Connecting LAN and WAN virtual NICs to the same vSwitch or physical NIC could create a loop in the system and might make your hypervisor unreachable.
When you deploy SteelHead-v on ESXi, follow these guidelines:
• Enable promiscuous mode for the LAN/WAN vSwitch - Promiscuous mode allows the LAN/WAN SteelHead-v NICs to intercept traffic not destined for the SteelHead installation and is mandatory for traffic optimization on in-path deployments. You must accept promiscuous mode on each in-path virtual NIC. You can enable promiscuous mode through the vSwitch properties in vSphere. For details, see
Installing SteelHead-v on an ESXi virtual machine.

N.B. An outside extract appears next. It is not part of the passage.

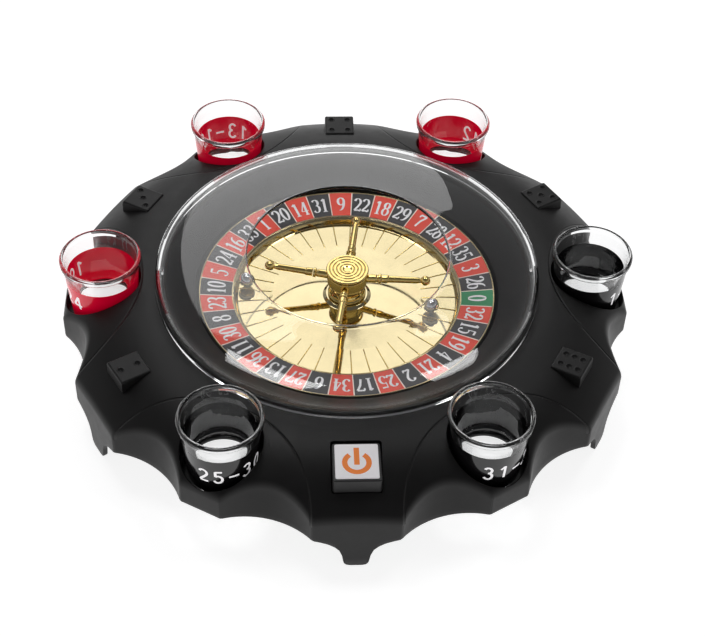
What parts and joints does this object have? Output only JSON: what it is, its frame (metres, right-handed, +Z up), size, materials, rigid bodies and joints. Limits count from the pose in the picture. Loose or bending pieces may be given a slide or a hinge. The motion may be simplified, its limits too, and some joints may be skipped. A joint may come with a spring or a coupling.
{
  "type": "roulette wheel",
  "caption": "Tabletop party roulette: black lobed body on legs, motor-spun gold wheel with number ring and turret under a clear domed cover, shot glasses in wells, power button.",
  "frame": {"origin": "on the table under the wheel's axis, at the centre of the footprint", "axes": "+Z up along the wheel's spindle, -Y towards the power button, glasses at 0, 60, 120, 180, 240 and 300 degrees about +Z from +X"},
  "size_m": [0.2852, 0.284, 0.0649],
  "materials": {
    "body_black": "moulded, satin",
    "base_grey": "moulded, matte",
    "clear_cover": "clear moulded plastic, polished",
    "button_black": "moulded, satin",
    "button_white": "printed, semi-gloss",
    "gold": "gold-plated, polished",
    "number_print": "printed pockets",
    "ball_steel": "polished",
    "glass_red": "painted outside, polished",
    "glass_black": "painted outside, polished",
    "steel": "zinc-plated",
    "motor_can": "drawn can",
    "nickel": "nickel-plated spring strip",
    "bush_brass": "turned",
    "gear_white": "moulded acetal",
    "board_green": "solder mask",
    "cell_wrap": "printed sleeve",
    "lead_red": "insulated wire",
    "lead_yellow": "insulated wire",
    "lead_black": "insulated wire"
  },
  "bodies": {
    "base": {"upper_shell": "body_black", "bottom_cover": "base_grey", "aa_cell_1": "cell_wrap", "aa_cell_2": "cell_wrap", "contact_bridge": "nickel", "contact_positive": "nickel", "contact_negative": "nickel", "motor": "motor_can", "motor_bracket": "motor_can", "bracket_screw_1": "steel", "bracket_screw_2": "steel", "spindle_bush": "bush_brass", "tact_switch": "base_grey", "switch_board": "board_green", "board_screw_1": "steel", "board_screw_2": "steel", "lead_battery_switch": "lead_red", "lead_switch_motor": "lead_yellow", "lead_motor_battery": "lead_black", "base_screw_1": "steel", "base_screw_2": "steel", "base_screw_3": "steel", "base_screw_4": "steel", "base_screw_5": "steel", "base_screw_6": "steel"},
    "wheel": {"wheel_pan": "gold", "number_ring": "number_print", "turret_hub": "gold", "turret_cap": "gold", "turret_arm_1": "gold", "turret_arm_2": "gold", "turret_arm_3": "gold", "turret_arm_4": "gold", "spindle": "steel", "spindle_clip": "steel", "drive_gear": "gear_white"},
    "pinion": {"motor_pinion": "gear_white", "motor_shaft": "steel"},
    "button": {"power_button": "button_black", "button_label": "button_white", "switch_plunger": "base_grey"},
    "cover": {"clear_cover": "clear_cover"},
    "door": {"battery_door": "base_grey", "door_screw": "steel"},
    "shot_1": {"glass_1": "glass_black"},
    "shot_2": {"glass_2": "glass_red"},
    "shot_3": {"glass_3": "glass_red"},
    "shot_4": {"glass_4": "glass_red"},
    "shot_5": {"glass_5": "glass_black"},
    "shot_6": {"glass_6": "glass_black"},
    "loose_ball_1": {"ball_1": "ball_steel"},
    "loose_ball_2": {"ball_2": "ball_steel"}
  },
  "joints": [
    {"name": "wheel_spin", "type": "hinge", "parent": "base", "child": "wheel", "pos_m": [0, 0, 0.031], "axis": [0, 0, 1], "continuous": true},
    {"name": "pinion_spin", "type": "hinge", "parent": "base", "child": "pinion", "pos_m": [0.0243, 0, 0.026], "axis": [0, 0, 1], "continuous": true},
    {"name": "button_press", "type": "slide", "parent": "base", "child": "button", "axis": [0, 0, -1], "range_m": [0, 0.0015], "stiffness_N_per_m": 700, "springref_m": -0.0008},
    {"name": "cover_lift", "type": "slide", "parent": "base", "child": "cover", "axis": [0, 0, 1], "range_m": [0, 0.05]},
    {"name": "door_drop", "type": "slide", "parent": "base", "child": "door", "axis": [0, 0, -1], "range_m": [0, 0.008]},
    {"name": "shot_1_lift", "type": "slide", "parent": "base", "child": "shot_1", "axis": [0, 0, 1], "range_m": [0, 0.04]},
    {"name": "shot_2_lift", "type": "slide", "parent": "base", "child": "shot_2", "axis": [0, 0, 1], "range_m": [0, 0.04]},
    {"name": "shot_3_lift", "type": "slide", "parent": "base", "child": "shot_3", "axis": [0, 0, 1], "range_m": [0, 0.04]},
    {"name": "shot_4_lift", "type": "slide", "parent": "base", "child": "shot_4", "axis": [0, 0, 1], "range_m": [0, 0.04]},
    {"name": "shot_5_lift", "type": "slide", "parent": "base", "child": "shot_5", "axis": [0, 0, 1], "range_m": [0, 0.04]},
    {"name": "shot_6_lift", "type": "slide", "parent": "base", "child": "shot_6", "axis": [0, 0, 1], "range_m": [0, 0.04]},
    {"name": "ball_1_lift", "type": "slide", "parent": "wheel", "child": "loose_ball_1", "axis": [0.2842, -0.0425, 0.9578], "range_m": [0, 0.04]},
    {"name": "ball_2_lift", "type": "slide", "parent": "wheel", "child": "loose_ball_2", "axis": [-0.0409, -0.1426, 0.9889], "range_m": [0, 0.04]}
  ],
  "couplings": [
    {"joint": "pinion_spin", "follows": "wheel_spin", "ratio": -5}
  ]
}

• Use distinct port groups for each LAN or WAN virtual NIC connected to a vSwitch for each SteelHead-v - If you are running multiple SteelHead-v virtual machines (VMs) on a single virtual host, you must add the LAN (or WAN) virtual NIC from each VM into a different port group (on each vSwitch). Using distinct port groups for each LAN or WAN virtual NIC prevents the formation of network loops.
Network performance
Follow these configuration tips to improve performance:
• Use at least a gigabit link for LAN/WAN - For optimal performance, connect the LAN/WAN virtual interfaces to physical interfaces that are capable of at least 1 Gbps. For high capacity models such as VCX80 and higher, use a 25 Gbps interface.
• Do not share physical NICs - For optimal performance, assign a physical NIC to a single LAN or WAN interface. Do not share physical NICs destined for LAN/WAN virtual interfaces with other VMs running on the hypervisor. Doing so can create performance bottlenecks.
• Ensure that the host has resources for overhead - In addition to reserving the CPU resources needed for the SteelHead-v model, verify that additional unclaimed resources are available. Due to hypervisor overhead, VMs can exceed their configured reservation. For details about hypervisor resource reservation and calculating overhead, see
Licensing, upgrading, and downgrading legacy models. • Do not overprovision the physical CPUs - Do not run more VMs than there are CPUs. For example, if a hypervisor is running off a quad-core CPU, all the VMs on the host should use no more than four vCPUs.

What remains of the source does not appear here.